I was not the DM for either of the my above examples, and the DM was not at fault for the PC being hectic with impatience.
In the first example I was one of the two players who had "purchased" a magic weapon instead of magic armor.
In the second example I was playing a PC who also was trapped on the wrong side of the wall of fire/gelatenous cube (but in a different hallway than the impatient player). I waited patiently and cautiously for the way to clear, rather than waste real time doing unnecessary actions -- I let those who were actually in combat on the other side use the time.
And neither situation was the DM's fault. In the first example, it was a random wilderness encounter in a "dead lands" environment (we knew there'd be undead about). In the second example, the wall of fire was put up by another PC (who didn't think through her placement of the wall).

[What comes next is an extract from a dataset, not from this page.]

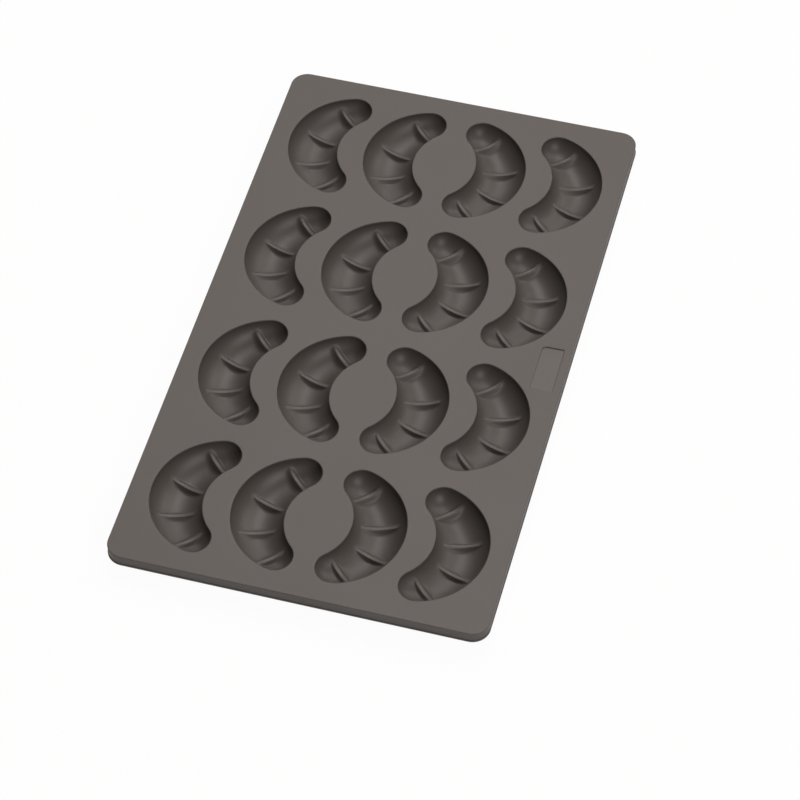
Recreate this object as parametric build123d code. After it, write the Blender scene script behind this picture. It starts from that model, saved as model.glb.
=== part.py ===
from build123d import *
import math
import os

os.makedirs("parts", exist_ok=True)

# A crescent cookie mold: one silicone moulding with sixteen crescent cavities in a flat deck.
# Millimetres. The cups' feet stand on Z = 0, X runs across the mold and Y along it.

# Plan of one crescent
outer_radius = 31.9  # of the bulging edge
inner_radius = 23.4  # of the hollow edge
arc_offset = 16.0  # from the centre of the bulging edge to the centre of the hollow one
tip_radius = 8.15  # of the two rounded tips

# Cavity
cavity_depth = 11.2  # at the middle of the crescent

# Ribs on the cavity floor
rib_angles = (-51.0, -17.0, 17.0, 51.0)  # about the crescent's middle point
rib_height = 1.95  # above the lowest line of the floor
rib_crest = 1.0  # width of the flat crest
rib_flank = 56.0  # slope of the flanks, in degrees
rib_rise = 8.0  # slope of the crest from its middle up towards both walls, in degrees

# Walls
deck_thickness = 1.8
cup_wall = 1.6  # between the cavity and the outside of its cup
foot_cut = 0.3  # how much of the round underside of a cup its flat foot takes away

# Flat facets of the rounded skins. The sides are counted around a whole section.
inside_sides = 16
inside_facet = 7.5  # longest facet of a cavity along its bulging edge
inside_tip_turn = 30.0  # how far one facet goes round a tip of a cavity, in degrees
outside_sides = 12
outside_facet = 12.0
outside_tip_turn = 45.0

# Layout
columns = 4
rows = 4
column_web = 13.4  # flat web between two crescents of neighbouring columns, at their middles
row_gap = 9.8  # between the tips of neighbouring rows
middle_gap = 10.3  # between the tips of the two middle columns
side_margin = 9.6  # from the bulging edges to the side wall
end_margin = 10.4  # from the tips to the end walls

# Rim
rim_height = 6.2  # from the top of the deck to the bottom of the lip
rim_thickness = 1.6
corner_radius = 8.0  # of the rim wall, seen from above
edge_bevel = 0.4  # where the deck turns down into the rim
lip_out = 0.2  # how far the lip stands out from the rim wall
lip_height = 1.2

# Worked-out sizes
deck_top = cavity_depth + cup_wall - foot_cut
deck_under = deck_top - deck_thickness
mid_half = (outer_radius - inner_radius + arc_offset) / 2
depth_ratio = cavity_depth / mid_half
ball_ratio = (1 + depth_ratio**2) / (2 * depth_ratio)

# Every circle that touches both long edges of the crescent has its centre on an ellipse.
# The foci of that ellipse are the centres of the two edges' arcs.
spine_x = arc_offset / 2
spine_long = (outer_radius + inner_radius) / 2
spine_short = math.sqrt(spine_long**2 - spine_x**2)

# Centre of the upper tip's arc, which touches both long edges
tip_x = (outer_radius - tip_radius) ** 2 - (inner_radius + tip_radius) ** 2 + arc_offset**2
tip_x = tip_x / (2 * arc_offset)
tip_y = math.sqrt((outer_radius - tip_radius) ** 2 - tip_x**2)
tip_turn = math.acos((tip_x - spine_x) / spine_long)
bulge_length = 2 * (math.pi - math.atan2(tip_y, tip_x)) * outer_radius

crescent_width = outer_radius + tip_x + tip_radius
crescent_length = 2 * (tip_y + tip_radius)
column_pitch = 2 * mid_half + column_web
row_pitch = crescent_length + row_gap
tip_reach = tip_x + tip_radius
cell_margin = (column_pitch - crescent_width) / 2

inner_column_x = middle_gap / 2 + tip_reach
block_half = inner_column_x + column_pitch + outer_radius + cell_margin
pattern_half_length = (rows * crescent_length + (rows - 1) * row_gap) / 2
rim_width = 2 * (inner_column_x + column_pitch + outer_radius + side_margin)
rim_length = 2 * (pattern_half_length + end_margin)
window_half = middle_gap / 2 - cell_margin

print("overall", round(rim_width + 2 * lip_out, 2), round(rim_length + 2 * lip_out, 2), deck_top)
print("pitch", round(column_pitch, 2), round(row_pitch, 2), "crescent", round(crescent_length, 2))


def spine_circle(turn):
    """The circle on the spine at this turn that touches both edges: its centre, its radius and
    the points where it touches the bulging edge and the hollow edge."""
    centre = Vector(spine_x + spine_long * math.cos(turn), spine_short * math.sin(turn))
    hollow_centre = Vector(arc_offset, 0)
    radius = outer_radius - centre.length
    on_bulge = centre + centre.normalized() * radius
    on_hollow = centre + (hollow_centre - centre).normalized() * radius
    return centre, radius, on_bulge, on_hollow


def facet_ring(centre, forward, radius, angle, sides):
    """The corners of a regular polygon around one circle of a ball, upright and square to the
    forward direction. The angle says how far forward of the ball's centre the circle lies."""
    plane = Plane(origin=centre + forward * radius * math.sin(angle), x_dir=(0, 0, 1), z_dir=forward)
    reach = radius * math.cos(angle) / math.cos(math.pi / sides)
    turns = [math.pi * (2 * k + 1) / sides for k in range(sides)]
    return [plane.from_local_coords((reach * math.cos(t), reach * math.sin(t), 0)) for t in turns]


def rolled_rings(grow, sides, facet, tip_facet_turn):
    """Rings of points around a ball that rolls along the spine from tip to tip and touches both
    edges at deck level. The ball is grown by this much, and its own ends close both tips."""
    spans = math.ceil(bulge_length / facet)
    tip_spans = math.ceil(90 / tip_facet_turn)
    rings = []
    for i in range(spans + 1):
        turn = tip_turn + 2 * (math.pi - tip_turn) * i / spans
        foot, half, on_bulge, on_hollow = spine_circle(turn)
        touch_radius = ball_ratio * half
        centre = foot + Vector(0, 0, deck_top + touch_radius - depth_ratio * half)
        forward = (on_hollow - on_bulge).cross(Vector(0, 0, 1)).normalized()
        touch_angle = math.asin((on_bulge - foot).dot(forward) / touch_radius)
        angles = [touch_angle]
        if i in (0, spans):
            end = math.pi / 2 if i else -math.pi / 2
            angles += [touch_angle + (end - touch_angle) * k / tip_spans for k in range(1, tip_spans + 1)]
        around = [facet_ring(centre, forward, touch_radius + grow, angle, sides) for angle in angles]
        rings += around if i else around[::-1]
    return rings


def faceted_solid(rings):
    """A closed solid of flat triangles through rings of points. The end rings are points."""
    faces = []
    last = len(rings) - 2
    for i, (near, far) in enumerate(zip(rings, rings[1:])):
        for k in range(len(near)):
            n = (k + 1) % len(near)
            if i > 0:
                faces.append(Face(Wire.make_polygon([near[k], near[n], far[n]])))
            if i < last:
                faces.append(Face(Wire.make_polygon([near[k], far[n], far[k]])))
    return Solid(Shell(faces))


def rib(angle):
    """A bar across the cavity floor with two sloping flanks. Its flat crest rises from the middle
    of the floor towards both walls."""
    turn = math.pi + math.atan2(
        spine_long * math.sin(math.radians(angle)), spine_short * math.cos(math.radians(angle))
    )
    foot, half, _, _ = spine_circle(turn)
    across = (foot - Vector(spine_x, 0)).normalized()
    upwards = Vector(0, 0, 1)
    below = cup_wall / 2
    spread = (rib_height + below) / math.tan(math.radians(rib_flank))
    crest = rib_crest / 2
    plane = Plane(
        origin=foot + upwards * (deck_top - depth_ratio * half),
        x_dir=upwards.cross(across),
        z_dir=across,
    )
    profile = Polyline(
        (-crest, rib_height), (crest, rib_height), (crest + spread, -below), (-crest - spread, -below),
        close=True,
    )
    face = plane * make_face(profile)
    rise = upwards * math.tan(math.radians(rib_rise))
    return extrude(face, half, dir=across + rise) + extrude(face, half, dir=rise - across)


def cell():
    """One cavity that bulges towards -X, with its cup and the flat web around it."""
    under = Box(column_pitch, row_pitch, deck_under, align=(Align.MIN, Align.CENTER, Align.MIN))
    web = Box(column_pitch, row_pitch, deck_thickness, align=(Align.MIN, Align.CENTER, Align.MIN))
    left_edge = -outer_radius - cell_margin
    outside = rolled_rings(cup_wall, outside_sides, outside_facet, outside_tip_turn)
    inside = rolled_rings(0, inside_sides, inside_facet, inside_tip_turn)
    cup = faceted_solid(outside) & Pos(left_edge, 0, 0) * under
    space = faceted_solid(inside)
    for angle in rib_angles:
        space -= rib(angle)
    return Pos(left_edge, 0, deck_under) * web + cup - space


def column(number, left_cell, right_cell):
    """The four cells of one column. The left half of the mold bulges to the left."""
    from_middle = columns / 2 - number if number < columns / 2 else number - columns / 2 + 1
    x = inner_column_x + (from_middle - 1) * column_pitch
    shape, side = (left_cell, -1) if number < columns / 2 else (right_cell, 1)
    places = [row_pitch * (i - (rows - 1) / 2) for i in range(rows)]
    return Compound(children=[Pos(side * x, y) * shape for y in places])


def ring(outside_grow, inside_grow, bottom, top):
    """A closed wall along the rim, between two offsets of the rim's outer face."""
    with BuildPart() as wall:
        with BuildSketch(Plane.XY.offset(bottom)):
            for grow, mode in ((outside_grow, Mode.ADD), (inside_grow, Mode.SUBTRACT)):
                RectangleRounded(
                    rim_width + 2 * grow, rim_length + 2 * grow, corner_radius + grow, mode=mode
                )
        extrude(amount=top - bottom)
    return wall.part


def deck_frame():
    """The flat border of the deck with the strip between the two middle columns."""
    plate = Pos(0, 0, deck_under) * extrude(
        RectangleRounded(rim_width, rim_length, corner_radius), deck_thickness
    )
    plate = chamfer(plate.edges().group_by(Axis.Z)[-1], edge_bevel)
    window_width = block_half - window_half
    window = Box(window_width, rows * row_pitch, 3 * deck_thickness)
    for side in (-1, 1):
        plate -= Pos(side * (window_half + window_width / 2), 0, deck_top) * window
    return plate


left_cell = cell()
right_cell = mirror(left_cell, about=Plane.YZ)
for number in range(columns):
    export_step(column(number, left_cell, right_cell), f"parts/cavity_column_{number + 1}.step")

rim_bottom = deck_top - rim_height
lip_top = rim_bottom + lip_height
export_step(deck_frame(), "parts/deck_frame.step")
export_step(ring(0, -rim_thickness, lip_top, deck_under), "parts/rim_wall.step")
export_step(ring(lip_out, -rim_thickness, rim_bottom, lip_top), "parts/rim_lip.step")
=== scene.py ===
import math

import bmesh
import bpy
import numpy as np
from mathutils import Matrix, Vector

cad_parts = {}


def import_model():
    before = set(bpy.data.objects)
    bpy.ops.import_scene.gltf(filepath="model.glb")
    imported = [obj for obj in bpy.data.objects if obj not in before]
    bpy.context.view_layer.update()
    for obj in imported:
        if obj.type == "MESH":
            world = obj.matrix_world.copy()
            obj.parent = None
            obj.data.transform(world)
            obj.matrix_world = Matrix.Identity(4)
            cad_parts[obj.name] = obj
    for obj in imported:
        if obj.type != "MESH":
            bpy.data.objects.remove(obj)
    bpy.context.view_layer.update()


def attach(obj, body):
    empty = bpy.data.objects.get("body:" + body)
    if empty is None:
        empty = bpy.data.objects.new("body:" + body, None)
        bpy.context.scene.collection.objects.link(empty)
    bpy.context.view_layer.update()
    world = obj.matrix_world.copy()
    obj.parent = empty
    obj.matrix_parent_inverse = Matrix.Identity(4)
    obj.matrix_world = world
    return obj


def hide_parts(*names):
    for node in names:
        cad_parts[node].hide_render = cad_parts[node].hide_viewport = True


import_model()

# Sizes are in millimetres and angles in degrees, unless a comment says otherwise.
MM = 0.001
WELD = 0.002  # corners closer than this become one

# Plan of one crescent, the walls and the layout, as in the solids
OUTER_RADIUS = 31.9
INNER_RADIUS = 23.4
ARC_OFFSET = 16.0
TIP_RADIUS = 8.15
CAVITY_DEPTH = 11.2
CUP_WALL = 1.6
FOOT_CUT = 0.3
DECK_THICKNESS = 1.8
ROWS = 4
COLUMN_WEB = 13.4
ROW_GAP = 9.8
MIDDLE_GAP = 10.3
SIDE_MARGIN = 9.6
END_MARGIN = 10.4

# Ribs on the cavity floor. Their height and slope are those of the solids. Their crests are wider
# and bowed, and the outer two stand further out and are turned.
RIB_ANGLES = (-53.0, -17.0, 17.0, 53.0)  # about the middle of the ellipse
RIB_HEIGHT = 1.95
RIB_CREST = 1.6
RIB_SLOPE = math.tan(math.radians(56.0))
RIB_BLEND = 0.14  # softness where a rib meets the floor
RIB_EDGE = 0.1  # softness of the crest's edges
RIB_BOW = 2.1  # radius of the crest's bow, in halves of the cavity's width
RIB_REACH = 1.1  # how far a rib goes to each side, in halves of the cavity's width
RIB_SPREAD = 4.0  # how far from its middle a rib can raise the floor
RIB_TWIST = 9.0  # turn of the outer ribs
TWIST_START = 0.45  # in radians about the middle of the ellipse
TWIST_SPAN = 0.4  # in radians, until the whole turn is reached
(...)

As for "a DM that lets a PC be useless", what do you suggest? Ban hold person and sleep spells? Ban tactics by clever enemies to seperate or neutralize some PCs? Even if the DM designs every encounter to allow every PC some impact, a PC could do something to make a fellow PC "useless" (as in the second example). Or perhaps the DM should just make up more enemies so the temporarily useless PC has something to do?
DM: "OK, 10 orcs come running up from behind."

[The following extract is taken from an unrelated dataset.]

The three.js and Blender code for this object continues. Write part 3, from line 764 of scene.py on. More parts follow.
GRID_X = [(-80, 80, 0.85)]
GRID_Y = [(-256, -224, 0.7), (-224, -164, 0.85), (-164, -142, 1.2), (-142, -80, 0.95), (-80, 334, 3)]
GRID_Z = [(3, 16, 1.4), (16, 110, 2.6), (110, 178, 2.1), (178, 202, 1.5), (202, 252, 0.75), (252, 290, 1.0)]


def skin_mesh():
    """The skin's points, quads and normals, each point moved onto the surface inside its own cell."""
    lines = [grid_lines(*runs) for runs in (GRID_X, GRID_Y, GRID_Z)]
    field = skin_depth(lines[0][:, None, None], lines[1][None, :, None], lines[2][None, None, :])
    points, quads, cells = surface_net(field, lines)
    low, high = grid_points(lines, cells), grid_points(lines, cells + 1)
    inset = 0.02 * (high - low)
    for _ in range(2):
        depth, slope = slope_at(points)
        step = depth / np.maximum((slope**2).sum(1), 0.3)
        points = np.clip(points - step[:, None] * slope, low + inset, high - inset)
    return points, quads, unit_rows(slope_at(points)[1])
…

Player: "I thought we cleared out those rooms behind us."
DM: "Yeah, but Tom is bored because he can't hurt the golem, so I'm adding in some more enemies that he can fight."
Instead of blaming a DM, why can't players be patient for 5 minutes? Or perhaps find a way to be useful, like set up flanking, or draw attacks, etc.
So don't get all up on a high horse. The fall will hurt when someone pushes you off it.